С расширением антинацистской пропагандистской кампании в СССР во второй половине 1930-х гг. культурные и научные связи с Германией уже стали рассматриваться как нежелательное явление. Так, 11 марта 1937 г. по решению Политбюро прекратило существование советско-германское общество «Культура и техника».[300]4 ноября 1937 г.

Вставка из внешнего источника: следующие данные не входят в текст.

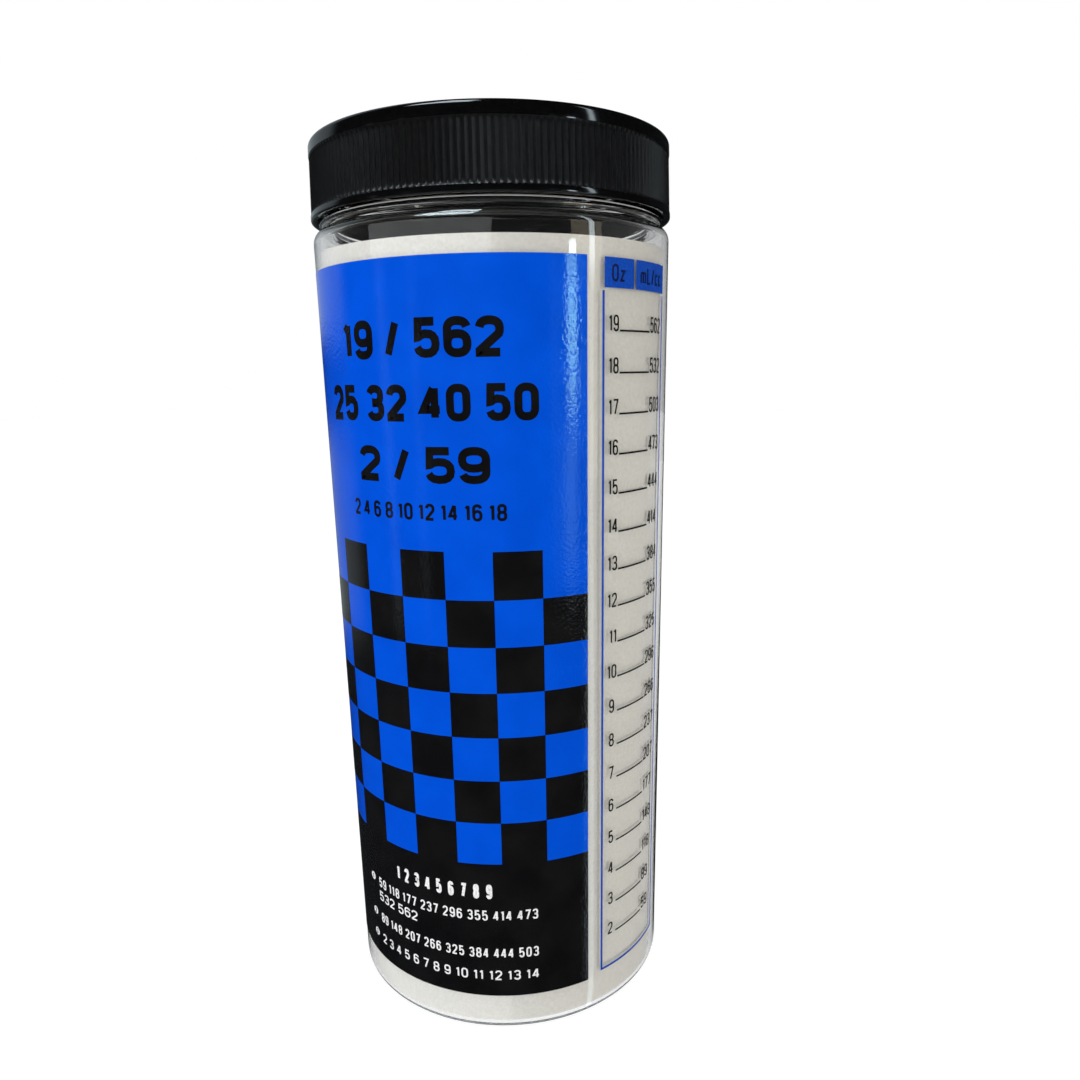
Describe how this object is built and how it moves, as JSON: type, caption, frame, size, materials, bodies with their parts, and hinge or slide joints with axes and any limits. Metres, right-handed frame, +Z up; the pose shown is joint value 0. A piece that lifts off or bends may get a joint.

Л.З. Мехлис в докладной записке, адресованной секретарям ЦК ВКП(б) и главе правительства В.М. Молотову, с возмущением констатировал: поступающая из Германии рекламная литература технической тематики, «широко распространяемая по всем… учреждениям и промышленным предприятиям, является завуалированной формой фашистской пропаганды». Даже получаемые по линии Наркомата внешней торговли разного рода немецкие календари и записные книжки на русском языке Мехлис отнес к этой же категории, поскольку они содержали «указания о фашистских праздниках, дне рождения Гитлера, „победах“ германского оружия». После получения этой докладной записки последовало соответствующее распоряжение ЦК ВКП(б) заместителю наркома внешней торговли А. Мерекалову, который, в свою очередь, предложил, чтобы сотрудники органов НКВД и Главлита подвергали специальной проверке дипломатическую почту и багаж с целью исключения проникновения подобного рода изданий в Советский Союз.[301]